Parts and joints as JSON:
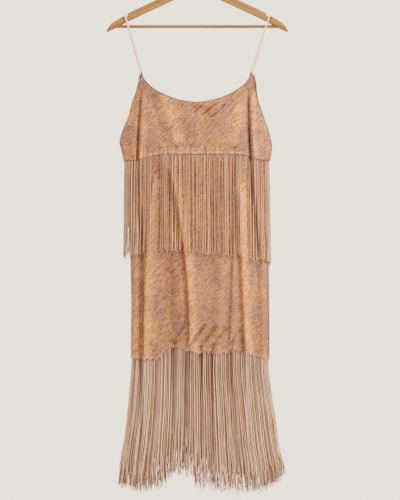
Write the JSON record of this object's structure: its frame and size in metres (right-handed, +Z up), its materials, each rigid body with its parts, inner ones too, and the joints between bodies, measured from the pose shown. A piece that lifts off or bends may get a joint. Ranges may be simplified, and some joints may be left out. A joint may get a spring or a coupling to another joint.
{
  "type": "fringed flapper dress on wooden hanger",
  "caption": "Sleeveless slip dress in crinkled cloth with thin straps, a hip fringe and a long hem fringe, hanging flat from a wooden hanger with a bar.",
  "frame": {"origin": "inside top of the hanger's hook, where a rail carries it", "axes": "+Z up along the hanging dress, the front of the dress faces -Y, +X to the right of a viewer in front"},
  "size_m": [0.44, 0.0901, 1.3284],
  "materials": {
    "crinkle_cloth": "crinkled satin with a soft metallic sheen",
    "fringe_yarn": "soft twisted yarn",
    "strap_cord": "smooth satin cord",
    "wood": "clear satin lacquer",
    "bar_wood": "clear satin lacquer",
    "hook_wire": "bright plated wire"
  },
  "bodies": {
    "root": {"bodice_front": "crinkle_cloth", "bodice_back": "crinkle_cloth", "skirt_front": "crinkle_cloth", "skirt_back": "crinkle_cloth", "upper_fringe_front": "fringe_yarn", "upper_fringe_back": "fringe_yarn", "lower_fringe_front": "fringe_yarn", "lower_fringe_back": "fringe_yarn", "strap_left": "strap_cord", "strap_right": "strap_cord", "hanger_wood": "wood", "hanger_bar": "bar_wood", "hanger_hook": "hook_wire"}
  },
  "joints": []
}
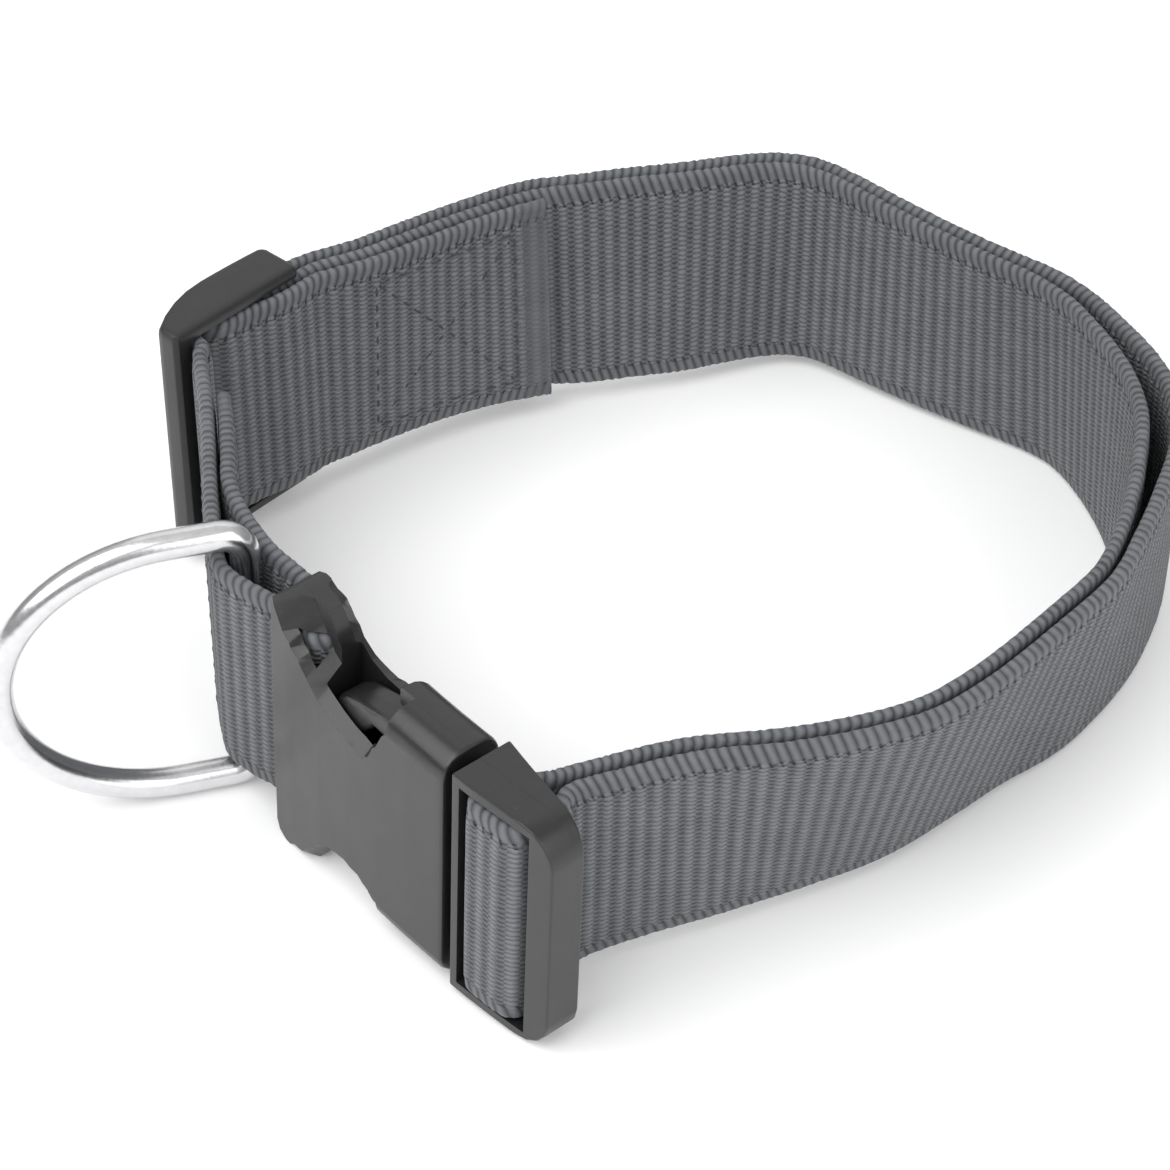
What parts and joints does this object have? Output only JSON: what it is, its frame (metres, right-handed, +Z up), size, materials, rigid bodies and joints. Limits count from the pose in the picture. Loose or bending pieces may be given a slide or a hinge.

▶ [WRITTEN PROBLEM]
Each record must be returned exactly as it is written.

▶ [COMPLETE OUTPUT]
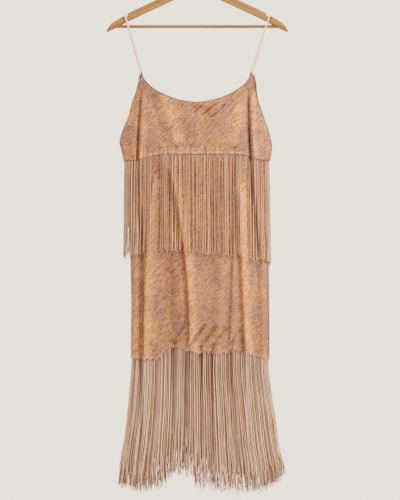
Write the JSON record of this object's structure: its frame and size in metres (right-handed, +Z up), its materials, each rigid body with its parts, inner ones too, and the joints between bodies, measured from the pose shown. A piece that lifts off or bends may get a joint. Ranges may be simplified, and some joints may be left out. A joint may get a spring or a coupling to another joint.
{
  "type": "fringed flapper dress on wooden hanger",
  "caption": "Sleeveless slip dress in crinkled cloth with thin straps, a hip fringe and a long hem fringe, hanging flat from a wooden hanger with a bar.",
  "frame": {"origin": "inside top of the hanger's hook, where a rail carries it", "axes": "+Z up along the hanging dress, the front of the dress faces -Y, +X to the right of a viewer in front"},
  "size_m": [0.44, 0.0901, 1.3284],
  "materials": {
    "crinkle_cloth": "crinkled satin with a soft metallic sheen",
    "fringe_yarn": "soft twisted yarn",
    "strap_cord": "smooth satin cord",
    "wood": "clear satin lacquer",
    "bar_wood": "clear satin lacquer",
    "hook_wire": "bright plated wire"
  },
  "bodies": {
    "root": {"bodice_front": "crinkle_cloth", "bodice_back": "crinkle_cloth", "skirt_front": "crinkle_cloth", "skirt_back": "crinkle_cloth", "upper_fringe_front": "fringe_yarn", "upper_fringe_back": "fringe_yarn", "lower_fringe_front": "fringe_yarn", "lower_fringe_back": "fringe_yarn", "strap_left": "strap_cord", "strap_right": "strap_cord", "hanger_wood": "wood", "hanger_bar": "bar_wood", "hanger_hook": "hook_wire"}
  },
  "joints": []
}
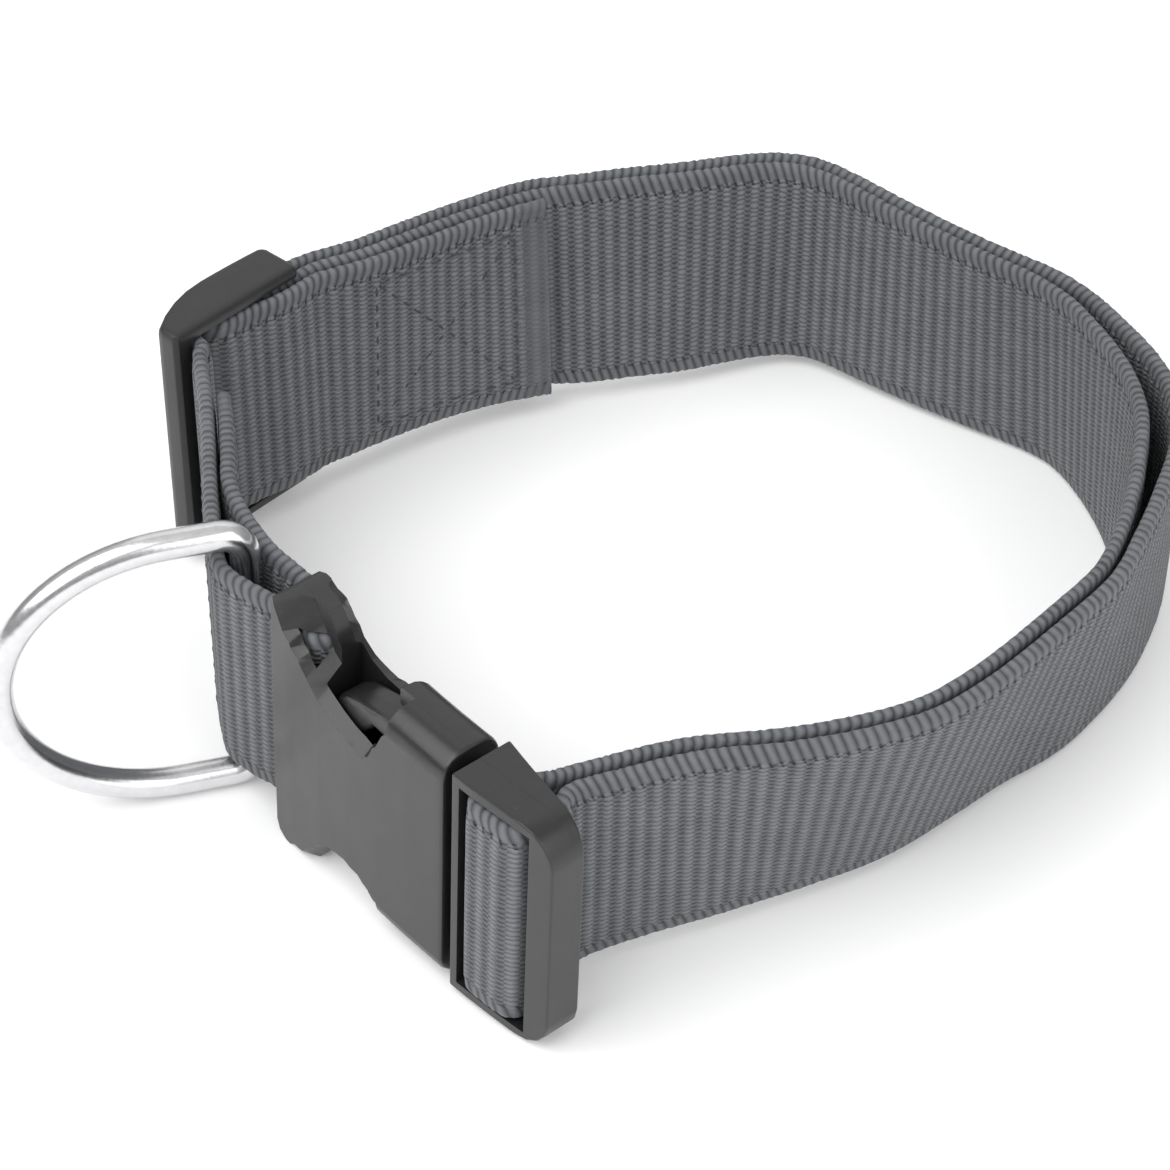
What parts and joints does this object have? Output only JSON: what it is, its frame (metres, right-handed, +Z up), size, materials, rigid bodies and joints. Limits count from the pose in the picture. Loose or bending pieces may be given a slide or a hinge.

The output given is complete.